Use the same core as used for one transformer and wind
on twice the number of secondary turns with a centre-tap. Connect the centre-tap
to the line voltage divider. Shunt each half of the winding with a resistor
twice the value computed for single-meter operation. Connect the rectifier
diodes to each end of the winding. Each meter circuit will require its
own decoupling capacitor and sensitivity control resistor. Input resistance
of the primary winding, sensitivity control resistors, and the amount of
RF power extracted from the line to drive the meter circuits will be the
same as for one-meter operation.
Location
of Current Transformer
The circuit diagram shows the current transformer in series with
the source. To make internal source resistance exactly equal to Zo, deduct
the transformer's input ohms from Zo before entering source resistance
into the program.
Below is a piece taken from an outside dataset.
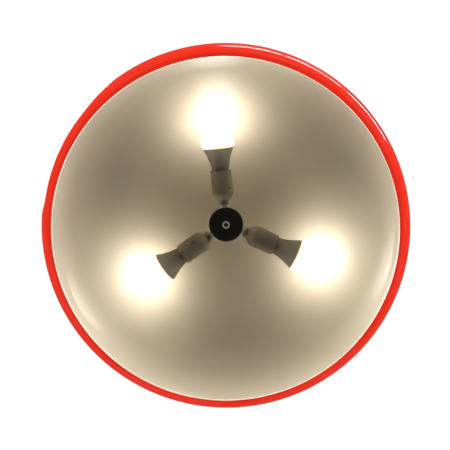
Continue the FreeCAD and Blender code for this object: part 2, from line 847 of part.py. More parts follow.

Insofar as the source is concerned the voltage divider
impedance is in shunt with the load.
The program assumes RF power dissipated in the divider
chain is negligible.
Operating Reminders
- After calibration the meter will accurately indicate all parameters only when the source (transmitter) internal resistance is equal to Zo. This condition is checked by varying the load and looking for constant forward power indication.
- When the source resistance is not equal to Zo only forward and reflected power will be accurately indicated. Reflection coefficient and SWR will be indicated accurately only when RC = 0 and SWR = 1. (The primary purpose of the meter).
- Other values of RC and SWR can always be calculated from power readings.
- The meter can be made to indicate RC and SWR directly by adjusting sensitivity on every occasion a reading is required. But this necessitates re-calibration of the wattmeter scales.
- It is possible to prevent this adverse interaction between meter functions by selecting from the front panel a different sensitivity control for each of the meter scales. The program leaves the experimenter to design the circuitry.
- The data screen displays both indicated and true values for comparison.